Inria Associate Teams Not Involved in an Inria International Labs

  • Title: Design Automation for Intelligent Vision Hardware in Cyber Physical Systems

  • International Partner (Institution - Laboratory - Researcher):

    • IIT Goa (India) - Prof. Sharad Sinha

  • Start year: 2019

  • The proposed collaborative research work is focused on the design and development of artificial intelligence based embedded vision architectures for cyber physical systems (CPS). Embedded vision architectures for cyber physical systems (CPS), sometimes referred to as “Visual IoT”, are challenging to design because of primary constraints of compute resources, energy and power management. Embedded vision nodes in CPS, when designed with the application of Artificial Intelligence principles and algorithms, will turn into intelligent nodes (self-learning devices) capable of performing computation and inference at the node resulting in node-level cognition. This would allow only necessary and relevant post processed data to be sent to a human or a computer-based analyst for further processing and refinement in results. However, design and development of such nodes is non-trivial. Many existing computer vision algorithms, typically ported to embedded platforms, are compute and memory intensive thus limiting the operational time when ported to battery powered devices. In addition, transmission of captured visual data, with minimal processing at the node to extract actionable insights poses increased demands on computational, communication and energy requirements. Visual saliency i.e. extraction of key features or regions of interest in images or videos captured by an embedded vision node and related post processing for inference using AI techniques is an interesting and challenging research direction. The primary reason being that such an approach is expected to cover a wider range of application specific scenarios than statically determined approaches specific to each scenario involving remote off-loading of compute or scenario specific data on servers. Apart from a general approach to visual saliency in nodes using AI based methods (machine and deep learning methods), another principal goal of the proposed project is also to examine and propose methods that allow rapid deployment of AI techniques in these nodes. Many AI techniques are data driven and for a node to adapt from one environment or application specific scenario to another, rapid deployment of AI techniques over the air (OTA) would be an interesting and challenging research direction.

Inria International Partners

  • Title: Design space exploration Approaches for Reliable Embedded systems

  • International Partner (Institution - Laboratory - Researcher):

    • IMEC (Belgium) - Francky Catthoor, IMEC fellow

  • Duration: 2017 - 2021

  • Start year: 2017

  • This collaborative research focuses on methodologies to design low cost and efficient techniques for safety-critical embedded systems, which require high performance and safety implying both fault tolerance and hard real-time constraints.

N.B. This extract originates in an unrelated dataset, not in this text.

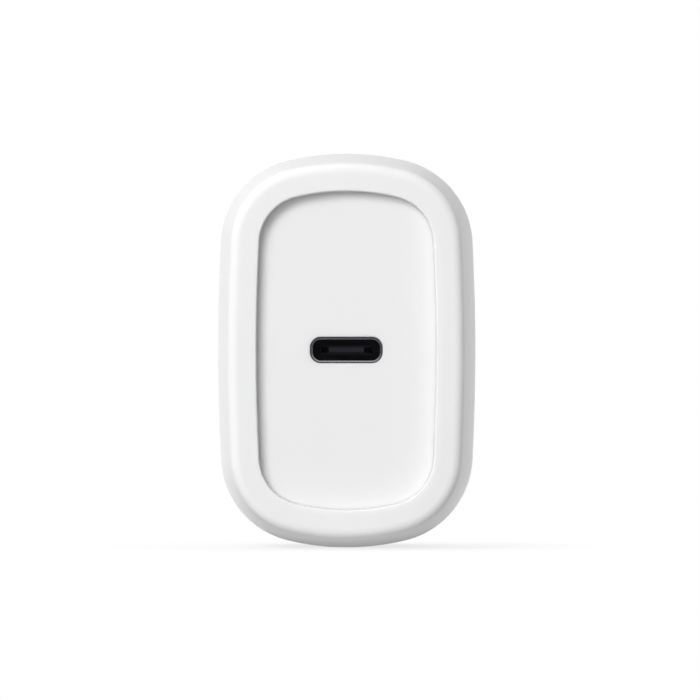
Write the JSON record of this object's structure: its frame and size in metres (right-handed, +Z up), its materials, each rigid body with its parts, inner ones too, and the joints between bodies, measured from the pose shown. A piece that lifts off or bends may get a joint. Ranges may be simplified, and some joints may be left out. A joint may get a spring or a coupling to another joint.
{
  "type": "plug-in power adapter",
  "caption": "Rounded upright plug-in power adapter with a recessed front panel, a USB-C socket and a folding blade plug.",
  "frame": {"origin": "on the table under the middle of the upright case, on the small flat of its arched bottom", "axes": "+Z up along the case's height, +Y out of the back face the way the unfolded blades point, +X across; the USB-C socket faces -Y"},
  "size_m": [0.033, 0.046, 0.0503],
  "materials": {
    "case_white": "satin moulded polycarbonate, fine spark texture",
    "panel_white": "satin moulded polycarbonate",
    "plug_white": "satin glass-filled nylon",
    "blade_nickel": "nickel-plated, bright",
    "port_steel": "dark polished stainless steel",
    "port_black": "black moulded polymer",
    "contact_gold": "gold flash",
    "spring_bronze": "phosphor bronze",
    "screw_steel": "zinc plated",
    "retainer_black": "black glass-filled nylon",
    "board_green": "solder mask",
    "ferrite": "sintered ferrite",
    "bobbin_black": "phenolic moulding",
    "copper": "enamelled copper wire",
    "tape_yellow": "polyester tape",
    "can_aluminium": "drawn aluminium",
    "sleeve_dark": "shrunk sleeve",
    "film_capacitor_grey": "moulded box",
    "fuse_brown": "moulded box",
    "disc_green": "dipped coating",
    "disc_blue": "dipped coating",
    "chip_black": "moulded package",
    "chip_part_tan": "chip ceramic",
    "pad_grey": "silicone gap pad",
    "spreader_aluminium": "rolled sheet",
    "film_clear": "polyester film",
    "wire_black": "wire insulation",
    "wire_white": "wire insulation",
    "pin_tinned": "tinned wire"
  },
  "bodies": {
    "case": {"front_shell": "case_white", "back_shell": "case_white", "front_panel": "panel_white", "plug_retainer": "retainer_black", "retainer_screws": "screw_steel", "contact_spring_left": "spring_bronze", "contact_spring_right": "spring_bronze", "detent_spring": "spring_bronze", "ac_lead_left": "wire_black", "ac_lead_right": "wire_white", "port_shell": "port_steel", "port_insulator": "port_black", "port_mid_plate": "port_steel", "port_contacts": "contact_gold", "port_board": "board_green", "port_controller": "chip_black", "port_switch": "chip_black", "transformer_core_lower": "ferrite", "transformer_core_upper": "ferrite", "transformer_bobbin": "bobbin_black", "primary_winding": "copper", "secondary_winding": "copper", "transformer_tape": "tape_yellow", "transformer_pins": "pin_tinned", "bulk_capacitor_cans": "can_aluminium", "bulk_capacitor_sleeves": "sleeve_dark", "output_capacitors": "can_aluminium", "choke_core": "ferrite", "choke_winding_upper": "copper", "choke_winding_lower": "copper", "choke_base": "bobbin_black", "choke_leads": "pin_tinned", "x_capacitor": "film_capacitor_grey", "fuse": "fuse_brown", "inrush_thermistor": "disc_green", "y_capacitor": "disc_blue", "bridge_rectifier": "chip_black", "power_switch": "chip_black", "control_chip": "chip_black", "sync_rectifier": "chip_black", "optocoupler": "chip_black", "chip_parts": "chip_part_tan", "thermal_pad": "pad_grey", "heat_spreader": "spreader_aluminium", "insulating_film": "film_clear", "main_board": "board_green"},
    "plug": {"plug_carrier": "plug_white", "blade_left": "blade_nickel", "blade_right": "blade_nickel"}
  },
  "joints": [
    {"name": "plug_fold", "type": "hinge", "parent": "case", "child": "plug", "pos_m": [0, 0.01945, 0.0341], "axis": [1, 0, 0], "range_deg": [0, 90], "deforming": ["detent_spring"]}
  ]
}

More precisely, the objective is to develop Design Space Exploration (DSE) methodology applicable to any platform domain to drive the design of adaptive predictable low cost and efficient error detection techniques. Run-time dynamic control mechanisms are proposed to actively optimize system fault tolerance by exploring the trade-offs between predictability, reliability, performance and energy consumption using the information received from the environment and the platform during execution. In contrast to design-time static approaches the dynamism can then be exploited to improve energy consumption and performance.

  • Title: Loop unRolling Stones: compiling in the polyhedral model

  • International Partner (Institution - Laboratory - Researcher):

    • Colorado State University (United States) - Department of Computer Science - Prof. Sanjay Rajopadhye

  • Title: Hardware accelerators modeling using constraint-based programming

  • International Partner (Institution - Laboratory - Researcher):

    • Lund University (Sweden) - Department of Computer Science - Prof. Krzysztof Kuchcinski

  • Title: Energy-efficient Deep Learning Systems for Low-cost Embedded Systems

  • International Partner (Institution - Laboratory - Researcher):

    • University of British Columbia (Vancouver, Canada) - Electrical and Computer Engineering - Prof. Guy Lemieux

  • Start year: 2018

  • This collaboration is centered around creation of deep-learning inference systems which are energy efficient and low cost. There are two design approaches: (i) an all-digital low-precision system, and (ii) mixed analog/digital low-precision system.

Informal International Partners
  • Dept. of Electrical and Computer Engineering, Concordia University (Canada), Optical network-on-chip, manycore architectures.

  • LSSI laboratory, Québec University in Trois-Rivières (Canada), Design of architectures for digital filters and mobile communications.

  • Department of Electrical and Computer Engineering, University of Patras (Greece), Wireless Sensor Networks, Worst-Case Execution Time, Priority Scheduling.

  • Karlsruhe Institute of Technology - KIT (Germany), Loop parallelization and compilation techniques for embedded multicores.

  • PARC Lab., the University of Auckland (New-Zealand), Fault-tolerant task scheduling onto multicore.

  • Ruhr - University of Bochum - RUB (Germany), Reconfigurable architectures.

  • University of Science and Technology of Hanoi (Vietnam), Participation of several Cairn 's members in the Master ICT / Embedded Systems.